Upon the instruction of Ocean Survey Services based at Bodrum in Turkey, Barracuda Yacht Design have completed pre-production plans and drawings for a yacht, reminiscent of the most significant sailing yachts from the 1940’s / 1950’s era.
On behalf of a discerning client looking to replicate the emotion and beauty of a bygone age, the new design has traditional proportions in the bow and stern with moderate overhangs and a classic-looking white painted deckhouse with varnished timber trim.
Unusual amongst similarly themed concepts, the design also includes a large, yet discreet fly bridge atop the deckhouse and twelve large windows down the length of the hull, adding an amazing sensory experience from inside the yacht.
A modern underwater profile and options for a retractable dagger-board, furling rig with single point sheeting arrangements and self-tacking, furling staysail are reminders that the design package is very much an innovative and practical arrangement offering comfort, performance and ease of handling. Above all, the accent is on simplified installations and an efficient build process where possible.
With a large, weather protected space for seating in the front half of the fly bridge, twin helming positions at the mid-point and a Jacuzzi and sun-bathing space at the rear, the fly bridge will undoubtedly become a main social focus point of the yacht.
A simplified and clean-looking foredeck houses two under-deck tenders, respectively of 6.80m and 9.0m length, launched and recovered via concealed crane.
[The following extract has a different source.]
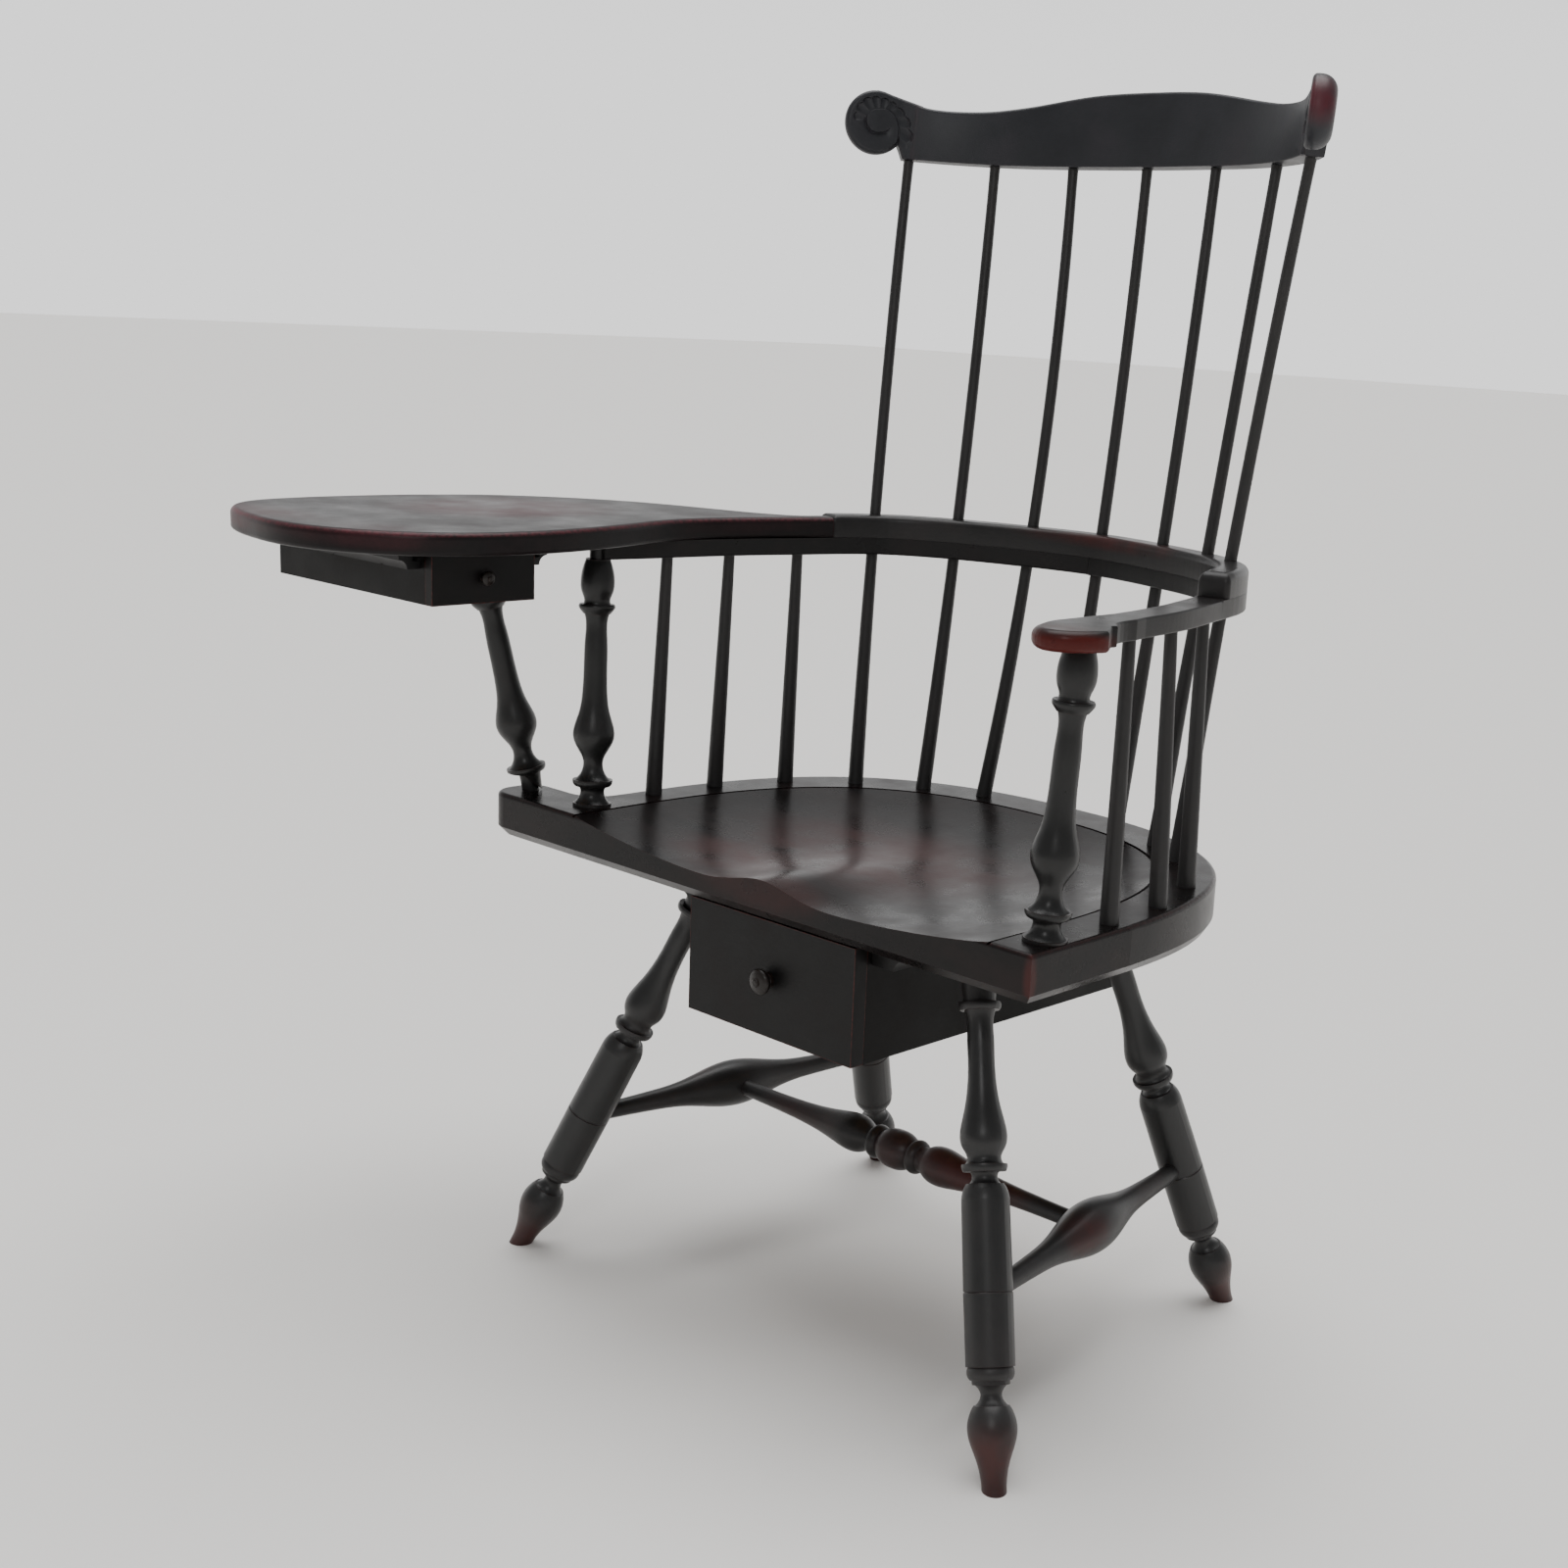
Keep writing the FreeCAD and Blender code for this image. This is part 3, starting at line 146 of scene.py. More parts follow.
soft_light("overhead", "SUN", (-0.3, 0.5, 3.0), (0.1, 0.1, 0.5), 3.0).angle = math.radians(55)
soft_light("front_lamp", "AREA", (1.9, -2.4, 2.5), (0.1, 0, 0.6), 16).size = 0.6


# Seat: a thick pine plank, saddled, with a gutter cut round the hollow, painted
# dark red, then black, and waxed.  Years of sitting rubbed the top to a satin
# brown-black, and its front left corner down to the red.
def rubbed_paint(name, top="272626", under="56201a", edge=0.3, patches=0.0, rough=0.36, shine=0.4,
                 along=(0, 0, 1), zones=(), grain=0.25, haze="1b1a1a", haze_amount=0.0, arris=0.0025, rim=0.0):
    """Black milk paint over dark red, waxed: rubbed through on the arrises, on rounded upper
    rims and in the zones, each a centre in the chair's metres, a reach per axis and an amount."""
    material, tree = new_material(name)
    place = add_node(tree, "TexCoord").outputs["Object"]
    mottle = add_node(tree, "TexNoise", {"Vector": place, "Scale": 16.0, "Detail": 6.0, "Roughness": 0.62})
    fine = add_node(tree, "TexNoise", {"Vector": place, "Scale": 260.0, "Detail": 3.0})
    stretch = Vector([50 if a else 1300 for a in along])
    grain_place = add_node(tree, "VectorMath", {0: place, 1: stretch}, operation="MULTIPLY")
    fibres = add_node(tree, "TexNoise", {"Vector": grain_place.outputs[0], "Scale": 1.0, "Detail": 2.0})
    plain = add_node(tree, "NewGeometry").outputs["Normal"]
    bevel = add_node(tree, "Bevel", {"Radius": arris}, samples=6)
    turn = add_node(tree, "VectorMath", {0: bevel.outputs[0], 1: plain}, operation="DOT_PRODUCT")
    sharp = add_node(tree, "MapRange", {"Value": turn.outputs["Value"], "From Min": 0.985, "From Max": 0.88,
                                        "To Min": 0.0, "To Max": edge})
    broken = add_node(tree, "MapRange", {"Value": fine.outputs[0], "From Min": 0.36, "From Max": 0.62,
                                         "To Min": 0.25})
    edge_wear = add_node(tree, "Math", {0: sharp.outputs[0], 1: broken.outputs[0]}, operation="MULTIPLY")
    worn = add_node(tree, "MapRange", {"Value": mottle.outputs[0], "From Min": 0.50, "From Max": 0.74,
                                       "To Min": 0.0, "To Max": patches})
    total = add_node(tree, "Math", {0: edge_wear.outputs[0], 1: worn.outputs[0]}, operation="ADD")
    if rim:
        upward = add_node(tree, "SeparateXYZ", {"Vector": plain}).outputs["Z"]
        off_side = add_node(tree, "MapRange", {"Value": upward, "From Min": 0.30, "From Max": 0.65,
                                               "To Min": 0.0, "To Max": rim})
        off_top = add_node(tree, "MapRange", {"Value": upward, "From Min": 0.985, "From Max": 0.85})
        rim_wear = add_node(tree, "Math", {0: off_side.outputs[0], 1: off_top.outputs[0]}, operation="MULTIPLY")
        chipped = add_node(tree, "Math", {0: rim_wear.outputs[0], 1: broken.outputs[0]}, operation="MULTIPLY")
        total = add_node(tree, "Math", {0: total.outputs[0], 1: chipped.outputs[0]}, operation="ADD")
    uneven = add_node(tree, "MapRange", {"Value": mottle.outputs[0], "From Min": 0.34, "From Max": 0.56,
                                         "To Min": 0.3})
    for centre, reach, amount in zones:
        away = add_node(tree, "VectorMath", {0: place, 1: Vector(centre) + CHAIR_MIDDLE}, operation="SUBTRACT")
        scaled = add_node(tree, "VectorMath", {0: away.outputs[0], 1: reach}, operation="DIVIDE")
        gap = add_node(tree, "VectorMath", {0: scaled.outputs[0]}, operation="LENGTH")
        near = add_node(tree, "MapRange", {"Value": gap.outputs["Value"], "From Min": 1.0, "From Max": 0.35,
                                           "To Min": 0.0, "To Max": amount}, interpolation_type="SMOOTHSTEP")
        zone = add_node(tree, "Math", {0: near.outputs[0], 1: uneven.outputs[0]}, operation="MULTIPLY")
        total = add_node(tree, "Math", {0: total.outputs[0], 1: zone.outputs[0]}, operation="ADD")
    total.use_clamp = True
    tint = add_node(tree, "MapRange", {"Value": mottle.outputs[0], "From Min": 0.3, "From Max": 0.7,
                                       "To Min": 0.8, "To Max": 1.2})
    paint = add_node(tree, "VectorMath", {0: linear(top)[:3], "Scale": tint.outputs[0]}, operation="SCALE")
    streak_place = add_node(tree, "VectorMath", {0: place, 1: Vector([5 if a else 17 for a in along])},
                            operation="MULTIPLY")
    streaks = add_node(tree, "TexNoise", {"Vector": streak_place.outputs[0], "Scale": 1.0, "Detail": 7.0,
                                          "Roughness": 0.65, "Distortion": 0.6})
    veil = add_node(tree, "MapRange", {"Value": streaks.outputs[0], "From Min": 0.42, "From Max": 0.66,
                                       "To Min": 0.0, "To Max": haze_amount})
    hazed = add_node(tree, "Mix", {0: veil.outputs[0], 6: paint.outputs[0], 7: linear(haze)},
                     data_type="RGBA")
    colour = add_node(tree, "Mix", {0: total.outputs[0], 6: hazed.outputs[2], 7: linear(under)},
                      data_type="RGBA")
    gloss = add_node(tree, "MapRange", {"Value": mottle.outputs[0], "From Min": 0.3, "From Max": 0.7,
                                        "To Min": rough - 0.06, "To Max": rough + 0.09})
    low = add_node(tree, "Bump", {"Height": fibres.outputs[0], "Distance": 0.0003, "Strength": grain})
    bump = add_node(tree, "Bump", {"Height": fine.outputs[0], "Distance": 0.0004, "Strength": 0.16,
                                   "Normal": low.outputs[0]})
    shader = add_node(tree, "BsdfPrincipled", {"Base Color": colour.outputs[2], "Roughness": gloss.outputs[0],
                                               "IOR": 1.45, "Specular IOR Level": shine,
                                               "Normal": bump.outputs[0]})
    add_node(tree, "OutputMaterial", {"Surface": shader.outputs[0]})
    return material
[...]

Combined with the yacht’s port side diving centre, this set-up is perfect for scuba and water sports enthusiasts who might be looking to handle plenty of equipment.
Similar to the design of Gulets, at the very aft end of the main deck, Turkish tradition dictates plenty of seating and additional sun-bathing space for all to enjoy.
The deckhouse comprises four main sections: forward most is the bridge which has doors on either side to facilitate convenient entry and exit by the crew. Aft of the bridge, a formal dining area seats twelve around a large table. An already large skylight immediately above the table will provide plenty of natural light, while a removable partition between the dining area and the bridge room offers an option to extend the view forward. Further aft a widened saloon area has low-level seating to starboard and a TV viewing and separate bar area to port. Further aft a full 60m² covered cockpit area, with part-protected sides offers more relaxed dining and lounging spaces.
With guest access via steps leading down from inside the main saloon, the accommodation deck houses individual rooms that follow largely a symmetrical pattern for simplified plumbing and cost effective construction.
A full beam width owner’s suite, with separate office, occupies the aft section, along with four generous en-suite guest spaces. In the centre of the yacht, fold-down platforms on either side of the hull give way to an impressive starboard side beach club and port side diving centre. Either side platform can be reached from inside the yacht, or via steps leading down from main deck level, discreetly hidden under floor-level hatches.
A large 6m galley and cold room combined, along with a separate food preparation area will afford the chef great culinary opportunities, while stewards will use a dumb-waiter system to transport food and drink up to a point just inside the dining room for speedy and efficient serving.
MLC approved crew quarters comprising 2x en-suite double rooms and 2x en-suite bunkbed style rooms and a spacious crew mess and laundry room, will doubtless ensure a happy and contented crew.
Under sail the yacht has a flexible and easy to use sail plan, designed to cope with a wide range of conditions. For light to moderate wind strength of up to around 25 knots, the yacht will use a large furling genoa and for wind strength up to 40 knots, the yacht will use a self-tacking, inner furling staysail, acting like a storm jib if required.